Beyond the mockery and poems were the ideas. The most important of which is that elections, freedoms, education and the presence of a middle class are matters that do not warrant consideration. What counts is what takes us from the "Lebanese arena" to another place: before, it had been the "liberation of Palestine", and later it became ensuring the Assad regime’s victory in Syria.

The stationing of two armies in the "Arabs’ Hanoi " was desired, the Palestinian resistance in the sixties and seventies, and then Hezbollah starting in the eighties. Whether or not the Lebanese agree or disagree to this is not important, for Lebanon is nothing but a means justified by the end, the struggle.

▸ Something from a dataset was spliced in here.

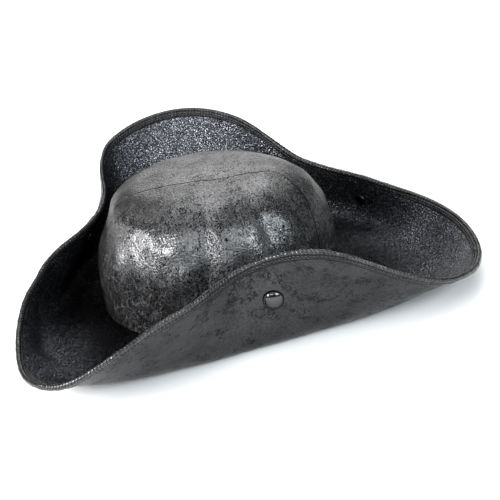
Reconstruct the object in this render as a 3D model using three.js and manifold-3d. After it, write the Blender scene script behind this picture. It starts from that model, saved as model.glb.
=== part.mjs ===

However, the small country afflicted these kinds of haters with two tiers of confusion: those in Lebanon who refuse militarisation are not a handful of agents and spies, as the easy narrative claims. They are in fact the majority, whose positions are based on solid political and historical choices and a certain vision of the future.

In addition, hating Lebanon does not prevent its haters from preferring it as a place to live, and the opportunity provided to express that hatred is part of this life. The fact is that the most deprived ideas are those that consider, for ideological reasons, that living somewhere is not considered a preference for the counties of residence over the countries from which those in opposition flees (East Germany, the former Soviet Union, North Korea and today China and Russia). Ideologues do not think that the pursuit of freedom, knowledge or work is worth being taken into consideration.

Indeed, this hatred is as ideological as it is miserable. The crocodile tears shed today are miserable, though they are in luck: after the revolution for freedom was defeated in Syria, it defeated the bastion of freedom in Lebanon.

Today, we are all equals in our honorable ruin, like a comb’s teeth. But we will certainly liberate Palestine!